Wednesday, August 24, 2005

Elated

After a heavy lunch and a good time catching up with old friends, I found myself drowsing into slumberland right in front of my computer. My short nap was rudely interrupted by a phone call from one of my college friend. Sometimes, I just don’t understand why some people just have the special ability to call you at the wrong time. They are just so gifted.

He asked me about my CIM results. I jumped up. No. He must be wrong. The results will only be out on the 28th, not today. I explained to him. I know because I was dreading for that particular day, to see my results, especially the last day of my exam when I fell horribly sick. I don’t know how I fared. I dread knowing it.

To add the matter worst, he told me that he failed all his subjects. My heart just dropped. I quickly made a call to another classmate and found out that he too failed a few subjects. Oh no. I ran over to the Administrator’s secretary to check whether there is any mail for me. None. Phew. I ran down to the guard house to check whether there are any new mails. And there are. Lying on the table was a few envelopes and I noticed the larger one, an A4 sized envelope, addressed to me. I grabbed everything and went up to the office.

I caught myself praying to the Lord, begging Him to grant me good results. (don’t you think it’s little bit too late) J As I was sitting in front of my pc with my hand clutching on the envelope, I told God, “Let Your will be done” and opened the letter.

Yes. God is good. I passed all my subjects. I almost cried. He has granted me my heart’s desire. Suddenly, I felt like I’m a spoilt brat. I don’t deserve it. I don’t think I could do it without God. I thank Him again and again. I feel like hugging God, thanking Him for what He has done.

I am elated. I was lost for words. I just want to find someone to share my joy. I saw my friend nearby, gave him a big bear hug. He returned me with a punch. Haha. I don’t mind.

This is the day that the Lord hath made, and I will rejoice and be glad in it.

Thank you, Abba!

Monday, August 22, 2005

Fateful Day

I never thought this could happen to me. Sigh. But it did. I was caught by the police for running in a red light just a few kilometers outside my house.

What I want to emphasize is not the summon that I got, but the over zealous concern those policemen have got and I must say that they were really enthusiastic in extending a helping hand to a poor victim like me.

From the very moment I got down from my bike and handed over my IC and driving license to one of the officer, he started to bombard me with questions like "Macam mana?", "Kamu tahukah kena bayar berapa untuk saman ini?","Kamu mampu bayarkah?" and there goes a whole list of questions for me, pausing from time to time, as if waiting for me to say something, or perhaps asking for their "help".

Tired of the whole process and questioning, I just told the officer "tulis-lah", hoping that he will just issue me the summon and get done with it. However, he did not. Another officer approached me and started the questioning all over again. Sigh. You see, I was right that they were indeed very concerned policemen.

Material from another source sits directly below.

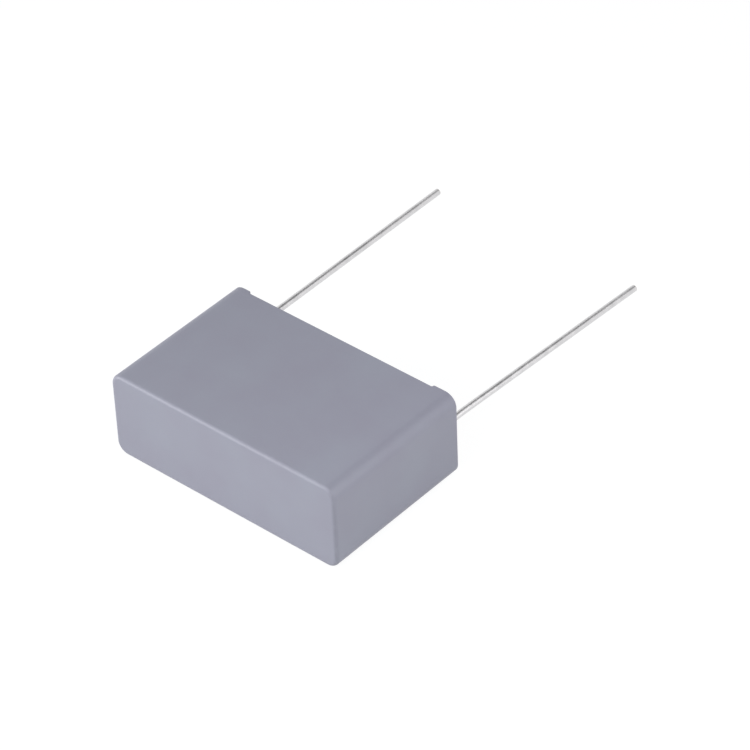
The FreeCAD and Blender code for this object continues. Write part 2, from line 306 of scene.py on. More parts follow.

They really thought that I would turn to them and ask for their "help". Frankly, I was tempted too. But I took my stand. I can almost imagine what my friends will say when I told them about this... "Huh! Why didn't you just pay him RM50.00 and get done with it?".."look at the mess you've yourself into"... "and now you got to pay RM300.00"... bla bla bla....

RM300.0 is a bit too much for me, and with my college's exam fees due in few weeks time, plus that my bank account is not too healthy at this moment, I've got every reason just to settle it among the police. But the fact that I am a Christian, I chose not to. I chose to pay the summon.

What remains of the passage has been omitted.